Without further examining whether our choice theoretically leads to a good result, we will be choosing BFGS
as our optimization algorithm as used in (Pérez-Salinas et al. 2020).
layers = 5
param_unweighted = [tq.Variable('p' + str(i)) for i in range(layers * 2)]
initials_unweighted = {key: random.uniform(0, 2 * np.pi) for key in param_unweighted}
Objective1 = cost(training_data, labels, param_unweighted, create_circuit)
result1 = tq.minimize(objective=Objective1, initial_values=initials_unweighted, silent=True, backend="qulacs")
print(result1.history.plot('energies', label='loss'))
print(result1.history.plot('angles', label=""))
None
None
We have done the optimization and have the optimal parameter assignment stored in result1.angles
. With these results we can run through our test set and assign the labels according to the method from section 3.2. For this, we calculate the fidelity to the different label states and assign the label with the highest fidelity. We can use the visualization we used earlier for Figure 1 to compare the correct labels with the trained circuit. By computing the correct label through calculate_label()
, we can also calculate the percentage of correct guesses. As a reference, guessing randomly would give us a success rate of \(0.25\).
def assign_label(datapoint, opt_params, circuit, param):
qc = circuit(datapoint,param)
max_fid = 0
choice = 0
for i in range(4):
H = tq.paulis.Projector(get_label_state(i))
Exp = tq.ExpectationValue(U=qc, H=H)
fid = tq.simulate(Exp, variables=opt_params)
if fid > max_fid:
max_fid = fid
choice = i
return choice
def test_and_visualize(testing_data, opt_params, circuit, param):
labeled_set = []
num_correct = 0
for x in testing_data:
label = assign_label(x, opt_params, circuit, param)
if label == calculate_label(x):
num_correct += 1
labeled_set.append((x[0], x[1], label))
print("Success Rate: ", num_correct / len(testing_data))
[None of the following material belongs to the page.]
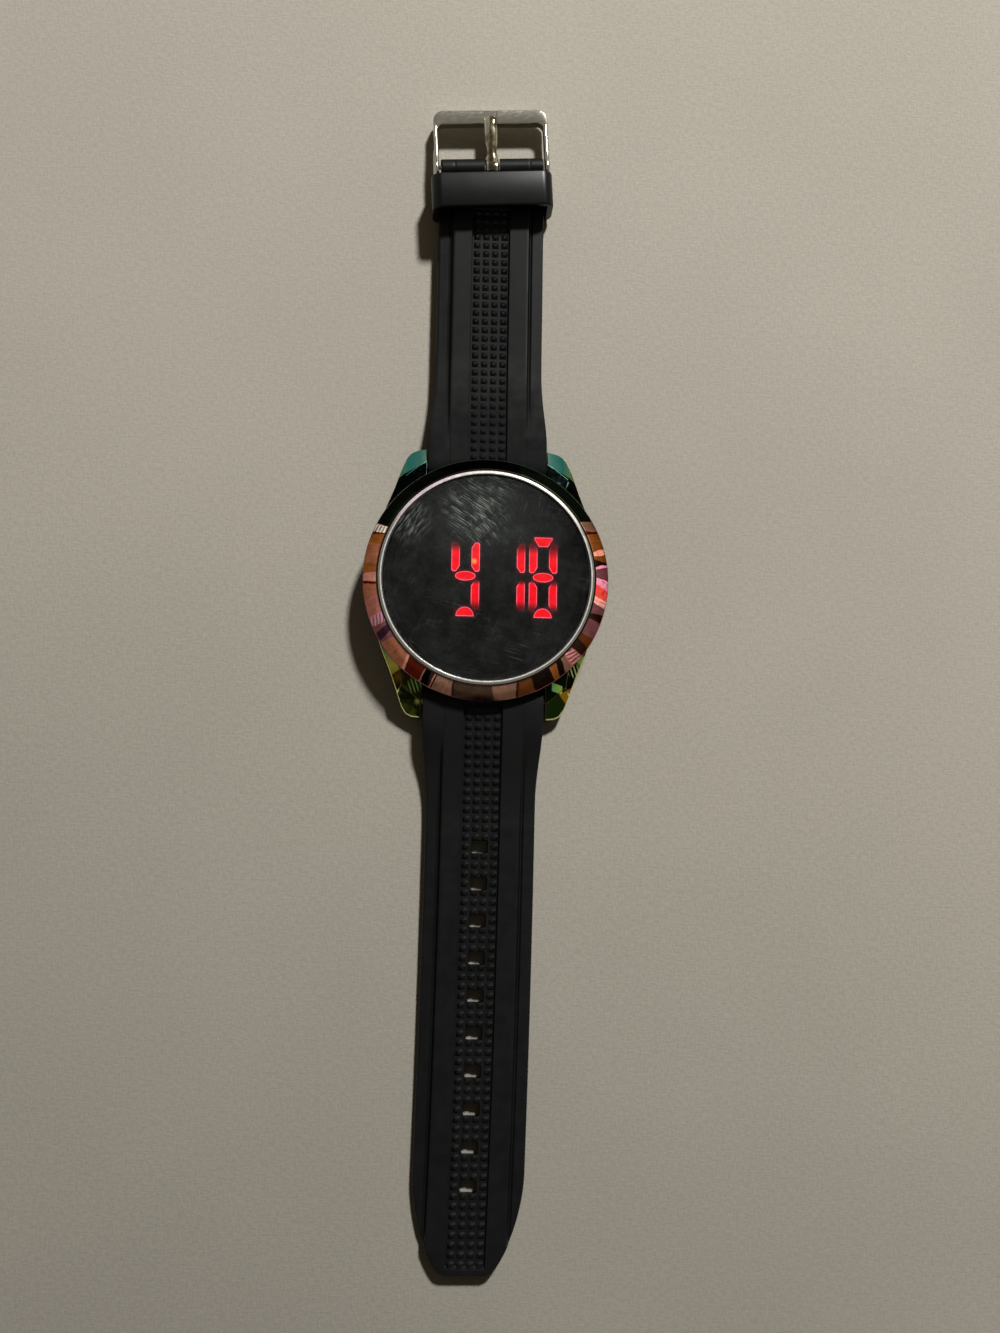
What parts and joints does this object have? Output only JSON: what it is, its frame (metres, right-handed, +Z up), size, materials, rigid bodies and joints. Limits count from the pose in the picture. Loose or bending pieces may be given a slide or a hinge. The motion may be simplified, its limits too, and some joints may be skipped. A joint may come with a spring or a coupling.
{
  "type": "led wristwatch",
  "caption": "Round touch-screen wristwatch with a red segment display behind dark glass, a faceted iridescent case, a black rubber strap, a keeper loop and a pin buckle.",
  "frame": {"origin": "centre of the case on the flat face of the case back, on which the watch lies", "axes": "+Y towards twelve o'clock and the buckle, +X towards three o'clock, +Z up out of the glass"},
  "size_m": [0.045, 0.2163, 0.0105],
  "materials": {
    "oiled_metal": "iridescent heat-coloured plating, polished, teal to yellow-green",
    "copper_metal": "iridescent plating, mirror polished, copper to pink",
    "polished_steel": "mirror polished",
    "brushed_steel": "fine circular brushing",
    "plain_steel": "plain turned or pressed",
    "dark_glass": "black mirror glass, lightly scratched",
    "black_film": "matt black film",
    "white_plastic": "moulded",
    "lit_red": "red light bars, lit",
    "unlit_bars": "clear bars, unlit",
    "board": "solder-masked board",
    "chip": "moulded",
    "gold_contact": "gold plated",
    "rubber_seal": "smooth",
    "strap_rubber": "matt black silicone rubber",
    "keeper_rubber": "satin black silicone rubber"
  },
  "bodies": {
    "case": {"case_middle": "oiled_metal", "case_back": "brushed_steel", "back_gasket": "rubber_seal", "back_screws": "plain_steel", "bezel": "copper_metal", "glass_ring": "polished_steel", "glass_gasket": "rubber_seal", "glass": "dark_glass", "display_mask": "black_film", "light_box": "white_plastic", "hour_digit": "lit_red", "tens_digit": "lit_red", "units_digit": "lit_red", "dark_segments": "unlit_bars", "display_board": "board", "driver_chip": "chip", "timing_crystal": "plain_steel", "touch_spring": "gold_contact", "movement_holder": "white_plastic", "coin_cell": "plain_steel", "cell_clip": "plain_steel", "cell_contact": "gold_contact", "upper_bar_tube": "plain_steel", "upper_bar_spring": "plain_steel", "lower_bar_tube": "plain_steel", "lower_bar_spring": "plain_steel"},
    "upper_bar_left": {"upper_bar_left_tip": "plain_steel"},
    "upper_bar_right": {"upper_bar_right_tip": "plain_steel"},
    "lower_bar_left": {"lower_bar_left_tip": "plain_steel"},
    "lower_bar_right": {"lower_bar_right_tip": "plain_steel"},
    "buckle_half": {"buckle_strap": "strap_rubber", "buckle_bar_tube": "plain_steel", "buckle_bar_spring": "plain_steel"},
    "hole_half": {"hole_strap": "strap_rubber"},
    "keeper": {"keeper": "keeper_rubber"},
    "frame": {"buckle_frame": "polished_steel"},
    "tongue": {"buckle_tongue": "polished_steel"},
    "buckle_bar_left": {"buckle_bar_left_tip": "plain_steel"},
    "buckle_bar_right": {"buckle_bar_right_tip": "plain_steel"}
  },
  "joints": [
    {"name": "buckle_strap_swing", "type": "hinge", "parent": "case", "child": "buckle_half", "pos_m": [0, 0.022, 0.0033], "axis": [1, 0, 0], "range_deg": [-75, 25]},
    {"name": "hole_strap_swing", "type": "hinge", "parent": "case", "child": "hole_half", "pos_m": [0, -0.022, 0.0033], "axis": [-1, 0, 0], "range_deg": [-75, 25]},
    {"name": "keeper_slide", "type": "slide", "parent": "buckle_half", "child": "keeper", "axis": [0, -1, 0], "range_m": [0, 0.022]},
    {"name": "buckle_swing", "type": "hinge", "parent": "buckle_half", "child": "frame", "pos_m": [0, 0.0806, 0.0034], "axis": [1, 0, 0], "range_deg": [-60, 50]},
    {"name": "tongue_lift", "type": "hinge", "parent": "frame", "child": "tongue", "pos_m": [0, 0.0806, 0.0034], "axis": [1, 0, 0], "range_deg": [0, 45]},
    {"name": "upper_bar_left_tip_press", "type": "slide", "parent": "case", "child": "upper_bar_left", "axis": [1, 0, 0], "range_m": [0, 0.0012], "stiffness_N_per_m": 400, "springref_m": -0.001},
    {"name": "upper_bar_right_tip_press", "type": "slide", "parent": "case", "child": "upper_bar_right", "axis": [-1, 0, 0], "range_m": [0, 0.0012], "stiffness_N_per_m": 400, "springref_m": -0.001},
    {"name": "lower_bar_left_tip_press", "type": "slide", "parent": "case", "child": "lower_bar_left", "axis": [1, 0, 0], "range_m": [0, 0.0012], "stiffness_N_per_m": 400, "springref_m": -0.001},
    {"name": "lower_bar_right_tip_press", "type": "slide", "parent": "case", "child": "lower_bar_right", "axis": [-1, 0, 0], "range_m": [0, 0.0012], "stiffness_N_per_m": 400, "springref_m": -0.001},
    {"name": "buckle_bar_left_tip_press", "type": "slide", "parent": "buckle_half", "child": "buckle_bar_left", "axis": [1, 0, 0], "range_m": [0, 0.0012], "stiffness_N_per_m": 400, "springref_m": -0.001},
    {"name": "buckle_bar_right_tip_press", "type": "slide", "parent": "buckle_half", "child": "buckle_bar_right", "axis": [-1, 0, 0], "range_m": [0, 0.0012], "stiffness_N_per_m": 400, "springref_m": -0.001}
  ]
}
visualize_points(labeled_set)
test_and_visualize(test_data, result1.angles, create_circuit, param_unweighted)
Success Rate: 0.877
As we can see, the circuit has learned the data fairly well, leading to a success rate of \(88\%\) using 5 layers. In comparison to other machine learning algorithms like neural networks, this result holds up well, as we are only using 10 parameters in our circuit, and are still able to perform fairly well. For many other systems the amount of required parameters would rise significantly faster.
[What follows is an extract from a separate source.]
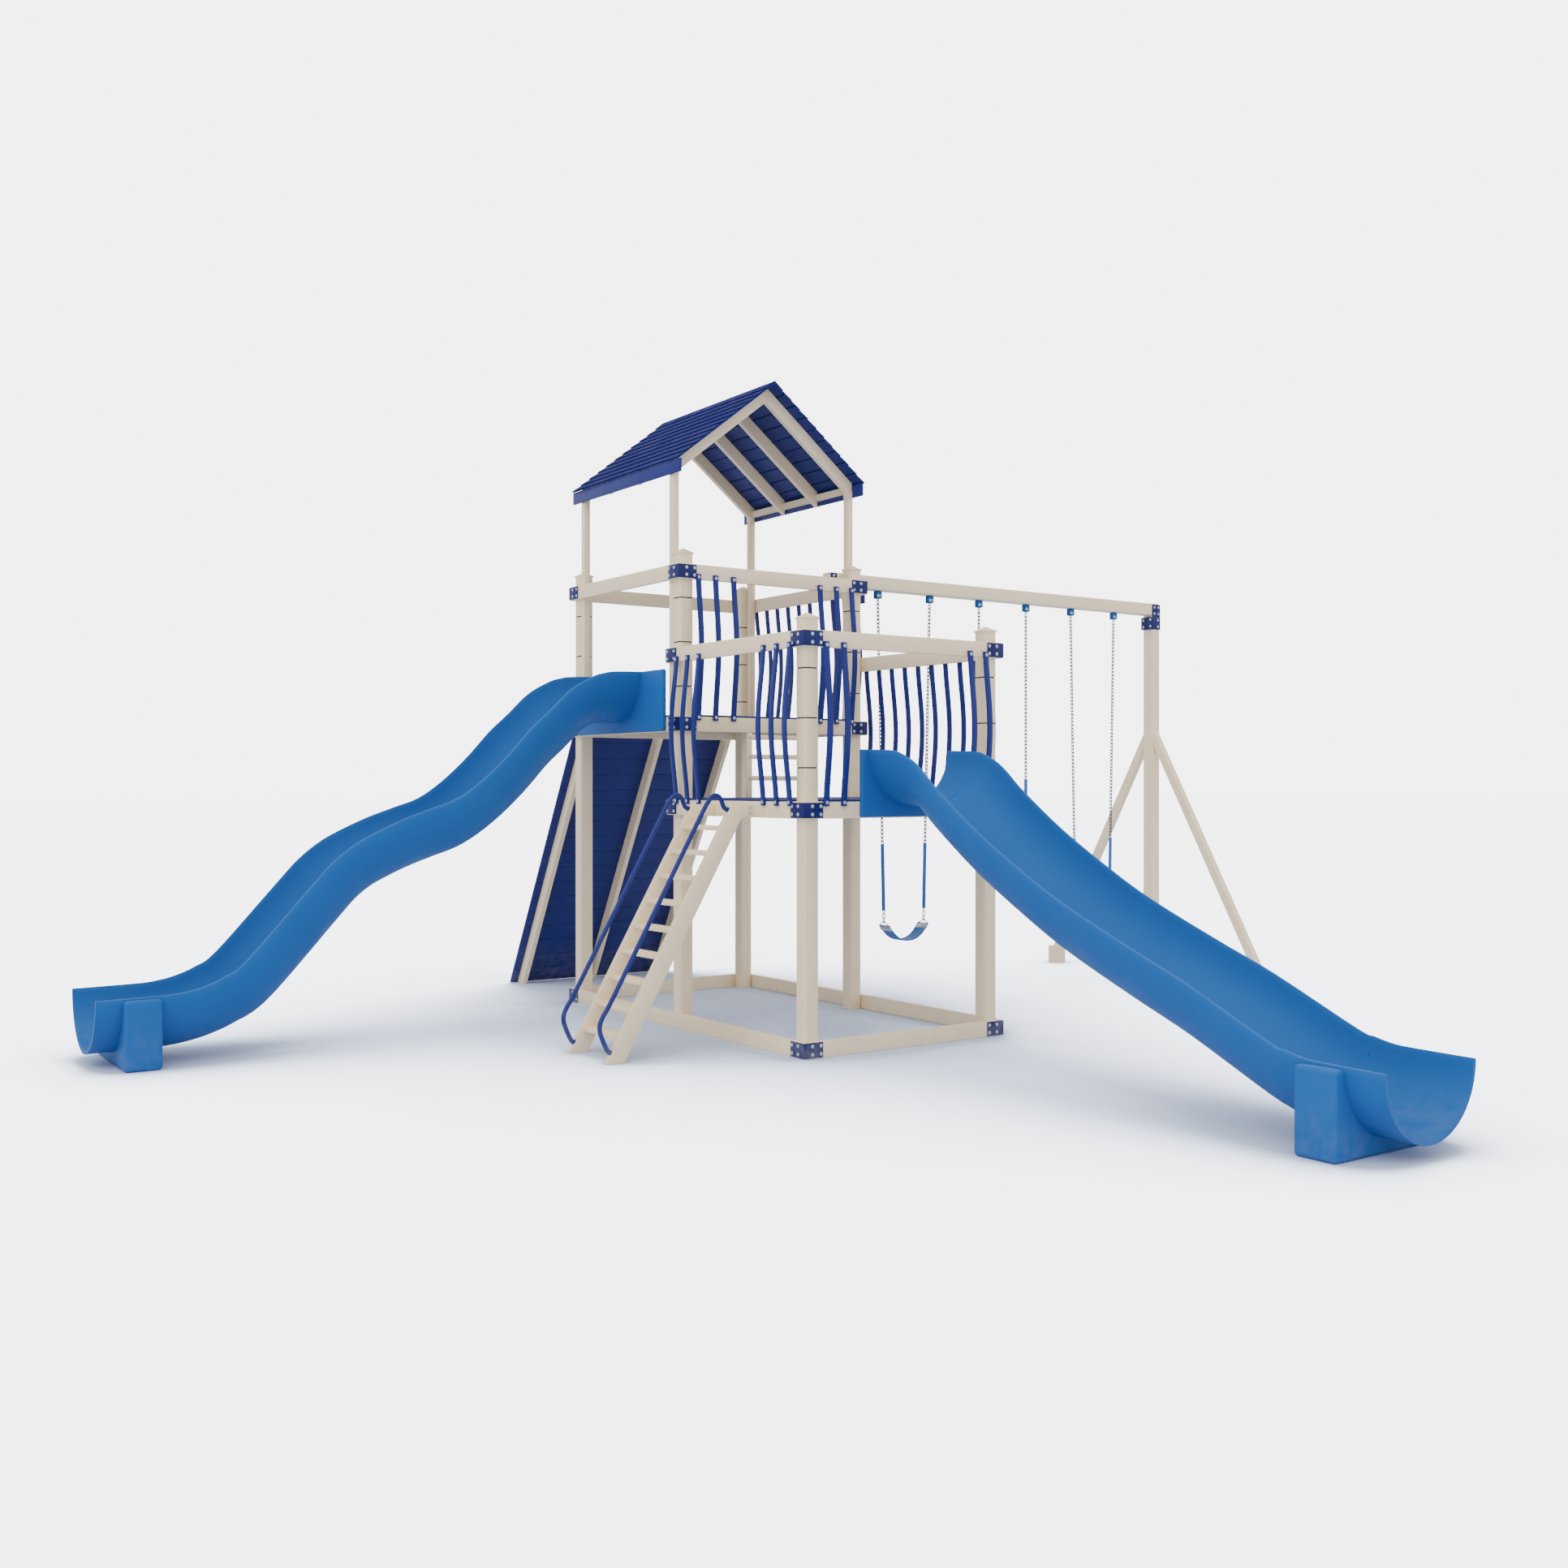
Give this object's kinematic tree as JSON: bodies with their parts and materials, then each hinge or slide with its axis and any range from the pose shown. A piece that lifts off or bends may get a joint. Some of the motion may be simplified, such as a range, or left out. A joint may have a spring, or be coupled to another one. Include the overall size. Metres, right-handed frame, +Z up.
{
  "type": "playset",
  "caption": "Backyard vinyl playset with a low and a high tower, a gable roof, scoop and wave slides, a ladder, a climbing wall and a beam of hanging swings",
  "frame": {"origin": "On the ground at the centre of the middle front post's foot", "axes": "X along the tower fronts toward the scoop slide, Y back along the swing beam, Z up"},
  "size_m": [8.305, 8.95, 4.737],
  "materials": {
    "cream_vinyl": "satin cream vinyl sleeve over timber",
    "navy_board": "navy plastic lumber and shingles, low sheen",
    "slide_blue": "rotomoulded mid-blue plastic with a soft gloss",
    "chain_steel": "galvanised chain in a blue hand sleeve",
    "belt_rubber": "moulded blue belt with a fine grain"
  },
  "bodies": {
    "playset": {"climbing_wall_boards": "navy_board", "climbing_wall_stringer_back": "cream_vinyl", "climbing_wall_stringer_front": "cream_vinyl", "climbing_wall_stringer_middle": "cream_vinyl", "ground_beam_back": "cream_vinyl", "ground_beam_front": "cream_vinyl", "ground_beam_left": "cream_vinyl", "ground_beam_right": "cream_vinyl", "high_deck_floor": "navy_board", "high_railing_back": "cream_vinyl", "high_railing_right": "cream_vinyl", "high_rim_front": "cream_vinyl", "high_rim_left": "cream_vinyl", "high_top_rail_front": "cream_vinyl", "high_top_rail_left": "cream_vinyl", "ladder": "cream_vinyl", "ladder_handrail_left": "navy_board", "ladder_handrail_right": "navy_board", "low_deck_floor": "navy_board", "low_railing_back": "cream_vinyl", "low_railing_front": "cream_vinyl", "low_railing_right": "cream_vinyl", "post_back_left": "cream_vinyl", "post_back_middle": "cream_vinyl", "post_back_right": "cream_vinyl", "post_front_left": "cream_vinyl", "post_front_middle": "cream_vinyl", "post_front_right": "cream_vinyl", "roof_fascia_back": "navy_board", "roof_fascia_front": "navy_board", "roof_frame": "cream_vinyl", "roof_post_back_left": "cream_vinyl", "roof_post_back_middle": "cream_vinyl", "roof_post_front_left": "cream_vinyl", "roof_post_front_middle": "cream_vinyl", "roof_slope_back": "navy_board", "roof_slope_front": "navy_board", "scoop_slide": "slide_blue", "step_ladder": "cream_vinyl", "swing_beam": "cream_vinyl", "swing_brace_left": "cream_vinyl", "swing_brace_right": "cream_vinyl", "swing_end_post": "cream_vinyl", "swing_hanger_1": "slide_blue", "swing_hanger_2": "slide_blue", "swing_hanger_3": "slide_blue", "swing_hanger_4": "slide_blue", "swing_hanger_5": "slide_blue", "swing_hanger_6": "slide_blue", "wave_slide": "slide_blue"},
    "near_swing": {"near_swing_chain_inner": "chain_steel", "near_swing_chain_outer": "chain_steel", "near_swing_seat": "belt_rubber"},
    "middle_swing": {"middle_swing_bar": "slide_blue", "middle_swing_chain_inner": "chain_steel", "middle_swing_chain_outer": "chain_steel"},
    "far_swing": {"far_swing_chain_inner": "chain_steel", "far_swing_chain_outer": "chain_steel", "far_swing_seat": "belt_rubber"}
  },
  "joints": [
    {"name": "near_swing_hinge", "type": "hinge", "parent": "playset", "child": "near_swing", "pos_m": [-0.107, 2.1365, 3.195], "axis": [0, 1, 0], "range_deg": [-60, 60]},
    {"name": "middle_swing_hinge", "type": "hinge", "parent": "playset", "child": "middle_swing", "pos_m": [-0.107, 3.2105, 3.195], "axis": [0, 1, 0], "range_deg": [-60, 60]},
    {"name": "far_swing_hinge", "type": "hinge", "parent": "playset", "child": "far_swing", "pos_m": [-0.107, 4.2845, 3.195], "axis": [0, 1, 0], "range_deg": [-60, 60]}
  ]
}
Now that we have seen a full example for a Variational Quantum Algorithm used to classify data, we can try to adapt certain parts of it, to see what impact some changes can have. We had already described, how we could add weights for the insertion of a datapoint. This change will only affect the circuit, while everything else stays the same in order to have a direct comparison.
We can see that every layer now uses 4 parameters. Because we keep the amount of layers the same, we need to optimize twice as many parameters, which will increase the needed computation. We are able to use the previous result as our initial guess in order to start at a decent value. If we assign the value \(1\) to all newly introduced weights and use the optimization result for all other parameters, we now start with exactly the same circuit as we finished on the previous optimization, but we now have many new parameters that can be further optimized.
param_weighted = [tq.Variable('th_' + str(i)) for i in range(layers * 4)]
#initialize the variables so that we start out with the optimized circuit from the first optimization
initials_weighted = {}
for i in range(len(param_weighted)):
if i % 2 == 0:
initials_weighted[param_weighted[i]] = result1.angles[('p' + str(i//2))]
else:
initials_weighted[param_weighted[i]] = 1
Objective2 = cost(training_data, labels, param_weighted, create_weighted_circuit)
result2 = tq.minimize(objective=Objective2,variables=param_weighted, initial_values=initials_weighted, maxiter=150, silent=True, backend="qulacs")
print(result2.history.plot('energies', label='loss'))
print(result2.history.plot('angles', label=""))
None
None
Success Rate: 0.936
As we can see, our first result has been increased by a slight margin. Sadly, we don’t have options to check if there are any better solutions, as our used method only converges to a local minimum. The first optimization already determined the rough area we will be able to examine, the second iteration was only able to find a deepest valley in the already determined region. With a different result for our first round, we might have ended up with a way better or worse result, but we would need to run the entire process several times in order to increase our chances for finding a very good solution.
We have seen how to build a Variational Quantum Algorithm to classify data from four different classes using only one qubit in the quantum circuit. The circuit was built out of layers of unitary transformations, where each layer introduces the datapoint and two new parameters. Using this setup, we minimized the loss function, which was based on the fidelity of the result of the circuit and the label state of the correct class. The resulting circuit was able to mostly succeed in classifying the test data. We then increased the amount of parameters in the circuit, which lead to even further improvement of the classification. While this result is promising, this is not really a result that has a lot of practical use, as we are only using one qubit and probably should consider a circuit with more qubits, as one of the main strengths in quantum computing comes from the ability to entangle the qubits and use the structures formed with many qubits to gain computational advantage over classical computers. Nevertheless, this example shows that even a single qubit is able to solve a classification task using a variational approach.